Extended Data Fig. 7. Supplementary DNA-PK binding assays related to Fig. 5.

a. KU pulldown experiment without TRF2 or RAP1, executed as described in Fig. 5a. KU DE/KR contains the mutations KU70 D496K, E499R and KU80 D327K b. As in (a), but with reactions containing 5 nM TRF2/RAP1 complex and increasing concentrations of XRCC4/LIG4 as indicated. c. As in (b). ‘X/L pre-bind’ indicates reactions where XRCC4/LIG4 was incubated with KU70/80, DNA-PKcs and DNA template for 5 min prior to the addition of TRF2/RAP1. d. As in (b), but with 30 nM XRCC4/LIG4, and the RAP1 proteins indicated. For gel source data see Supplementary Fig. 1.

Extended Data Fig. 8. Mutation analysis of RAP1 in mouse and human cells.

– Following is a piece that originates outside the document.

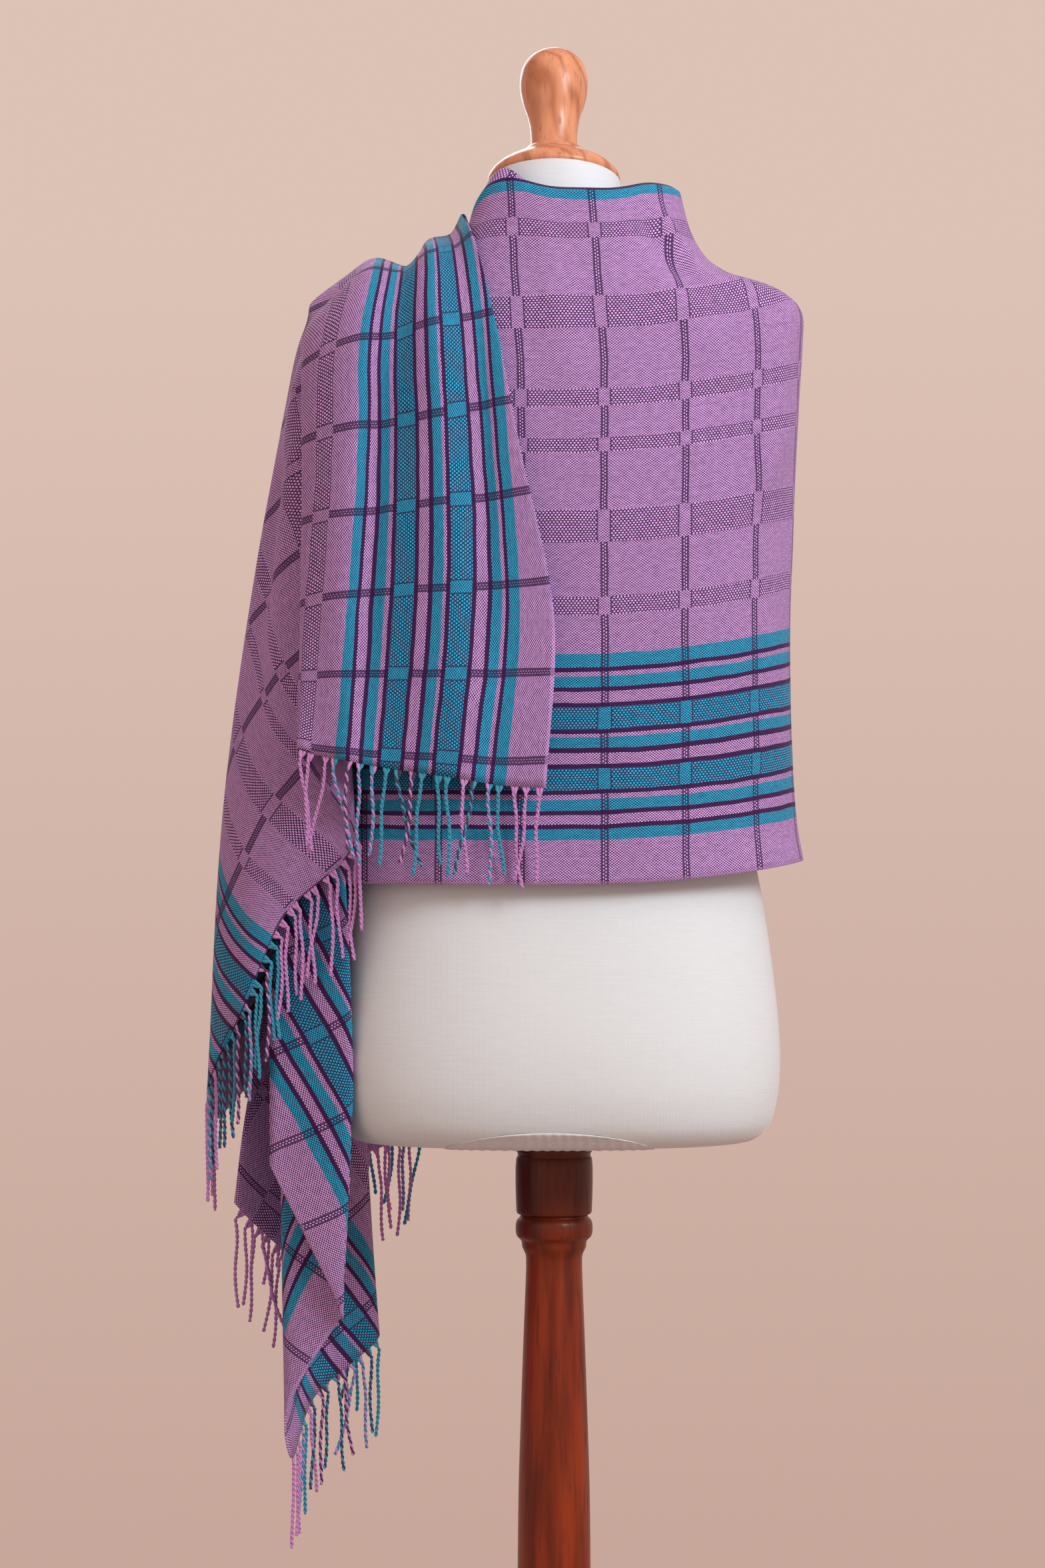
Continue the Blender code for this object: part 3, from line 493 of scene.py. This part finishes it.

a. Immunoblot showing over-expression of mouse RAP1, RAP1 KR/DE and RAP1 R130E after Crispr- and Cre-mediated deletion of Rap1 and Apollo respectively in ApolloF/F Lig4^+/+ MEFs. Beta-actin as loading control. b. Representative FISH of metaphase spreads of ApolloF/F Lig4^+/+ MEFs expressing the indicated RAP1 mutants or a control empty vector (EV) 96-120 h after deletion of endogenous Rap1 with sgRNA and 120 h after deletion of APOLLO with Hit & Run Cre. Telomeres detected with Cy3-(TTAGGG)3 (green). DNA stained with DAPI (magenta). White and green arrows highlight chromatid- and chromosome type fusions respectively. Scale bar = 10 µm c. Quantification of percentage telomeres involved in chromatid fusions per metaphase after expression of Rap1 or the empty vector control (-) and removal of endogenous Rap1 and Apollo as described in b. Data from 3 independent experiments, 10 metaphases per experiment (n = 30 total), with median. Statistics by ordinary One-way ANOVA. ‘ns’ not significant. d. Sequence analysis of the human RAP1 locus in RAP1 WT and RAP1 KR/DE p53^−/− RPE-1 cells. Targeted mutations in KR/DE are marked with an asterisk, with altered amino acids highlighted in red e. Immunoblot showing Apollo, RAP1 and TRF2 levels after Crispr-mediated deletion in p53^−/− RAP1 WT and p53^−/− RAP1 KR/DE RPE-1 cells. Asterisk marks a non-specific band detected by the anti-Apollo antibody. Alpha-tubulin as loading control.f. Representative FISH of metaphase spreads of RAP1 WT and RAP1 KR/DE p53^−/− RPE-1 cells 120 h after transduction with Cas9 and sgApollo or sgControl as indicated. Telomeres detected with Cy3-(TTAGGG)3 (green). DNA stained with DAPI (magenta). White and green arrows highlight chromatid- and chromosome type fusions respectively. g. Quantification of the percentage of telomeres involved in chromatid and chromosome fusions per metaphase after removal of Apollo in RAP1 WT and RAP1 KR/DE p53^−/− RPE-1 cells as indicated. Data from 3 independent experiments, 10 metaphases per experiment (n = 30 total), with median. Statistics by ordinary One-way ANOVA. ‘ns’ not significant, ****P ≤ 0.0001. For gel source data see Supplementary Fig. 1.

Extended Data Fig. 9. Conservation analysis of the RAP1 BRCT:KU interaction.

Amino acid sequences of RAP1 from the metazoan species indicated were aligned using the Muscle algorithm. The basic patch composed of K39, R40, R41 and R55 in the BRCT domain is shown with basic residues displayed in red. Corresponding structure predictions for the RAP1:KU complex made using AlphaFold 3 are shown for the species indicated, revealing that the BRCT:KU interaction is likely to occur widely across metazoa.